VARŞOVA- Yapılan araştırmalar şunu söylüyormuş:
“Kadın girişimciler, erkeklere oranla daha az sermayeyle iş kurabiliyor. Kuruluş sermayesini genelde aileden/yakın çevreden toparlıyor. Kredi kullanıyorsa da geri ödemeleri erkeklere oranla çok daha düzenli yapıyor.
Hal böyle olunca, kriz ortamlarında bankalar için kadınlar çok daha makul müşteriler oluyor.
Ayrıca kadın girişimcilerin başında olduğu işletmeler daha yavaş büyüse de istikrarlı büyüme bakımından erkekleri geride bırakıyor.”
Avrupa Birliği bünyesinde yapılan çalışmalarda bunun gibi daha epey ilginç veri var.
2009’dan bu yana faaliyet gösteren “Avrupalı Kadın Girişimci Elçileri Ağı” ve diğer bazı bağlı sivil örgütlenmeler, Avrupa ülkelerinde kadın girişimcileri desteklemek için programlar ve projeler üretiyor.
İsveç ve Birleşik Krallık’ta başlayan “ağ” çalışması süratle genişleyerek iki yılda 22 ülkeden 320 “elçi”ye ulaşmış. Bu ülkeler arasında Kıbrıs’ın da adı var. **
AB Dönem Başkanı Polonya’nın başkentinde uzun soluklu bir toplantılar zinciri vardı dün…
Avrupa’nın çeşitli ülkelerinden kadın girişimciler deneyimlerini paylaşmak üzere Varşova’da buluştu.
AB Komisyonu ve Avrupa Gazetecilik Merkezi (EJC) organizasyonuyla farklı ülkelerden 35 gazeteci de bu etkinliğe davet edildi.
Avrupa genelinde kadınların iş yaşamına daha fazla katılımını hedefleyen çalışmalar hakkında detaylı bilgiler verilecek, tartışmalar yapıldı. İki yılda önemli aşama kat eden “ağ”ın daha da genişlemesi için mesajlar verildi, yeni projeler açıklandı.

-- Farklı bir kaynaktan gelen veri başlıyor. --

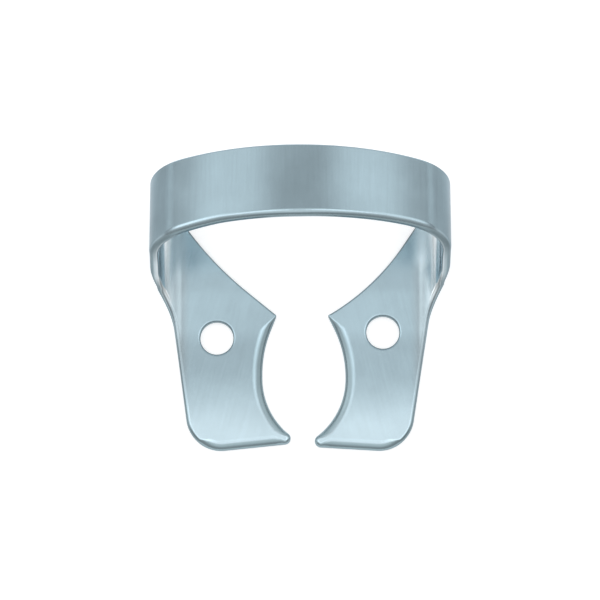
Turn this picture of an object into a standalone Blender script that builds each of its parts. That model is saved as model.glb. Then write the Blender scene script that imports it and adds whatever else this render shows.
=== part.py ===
"""Rubber dam clamp: one blank of spring steel sheet, folded into two jaws and a bow.

Each half of the flat blank is a jaw, a leg and half of the bow, and is drawn in two ways.
In the plan of a jaw, out runs from the mid-plane and back runs from the line across the far tips.
On the bow's strip, along runs from the crown's centre line and across runs from front to back.
Both describe the same flat sheet, turned by the lean, so each point has a place in either.
"""

import math

import bmesh
import bpy
from mathutils import Vector
from mathutils.geometry import delaunay_2d_cdt

# Sheet and bends, in metres and degrees
SHEET = 0.00068
LEG_SPAN = 0.02096
JAW_BEND_RADIUS = 0.00200
SHOULDER_BEND_RADIUS = 0.00445
CROWN_BEND_RADIUS = 0.01640
LEAN_ANGLE = 15.0
LEG_FLAT = 0.00083

# Bow's strip
BOW_BACK = 0.00813
CROWN_WIDTH = 0.00547
FLARE_LENGTH = 0.00466
FLARE_RADIUS = 0.01162

# Sides of the bow and of the jaws, in plan
FRONT_CORNER_RADIUS = 0.00253
ROOT_FRONT_RADIUS = 0.00564
ROOT_BACK_RADIUS = 0.00770
LEFT_FLARE_START = 0.00586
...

AB Komisyonu, yürütülen çalışmanın bir sonraki aşamasıyla ilgili adımı ise 2012’nin ikinci yarısında atmayı planlıyor.
Yani “Kıbrıs Cumhuriyeti” dönem başkanlığı döneminde!..
***
AB Komisyonu’nun kadın girişimcileri desteklemek için ürettiği kararlar, yürüttüğü projeler-çok yüksek meblağlarda olmasa da- ayırdığı parasal kaynaklar var.
“Kadınlar İş’te” (women@business) diye anılan proje çerçevesinde, gelecekte iş dünyasına girmeyi planlayan kadınların kariyerleri için eğitim desteği veriliyor. Eğitim genellikle ‘deneyim aktarımı’ şeklinde yapılıyor ve örneğin etnik azınlıklara mensup veya göçmen kadınların iş sahibi olması da hedefler arasında sıralanıyor.
Avrupa Birliği, bizim genelde ‘esnaf’ diye andığımız “küçük ve orta boy” işletmelerin (KOBİ) desteklenmesi için zaten özel programlar uyguluyor, ciddi kaynakları bu yöne kanalize ediyor.
Ancak bununla da yetinmiyor ve iş yaşamına katılımı erkeklere oranla düşük olan kadınlara “pozitif ayırımcılık” uyguluyor.
Acaba Kıbrıslı Türk kadınlar da yararlanabiliyor mu bu “pozitif ayırımcılık”tan?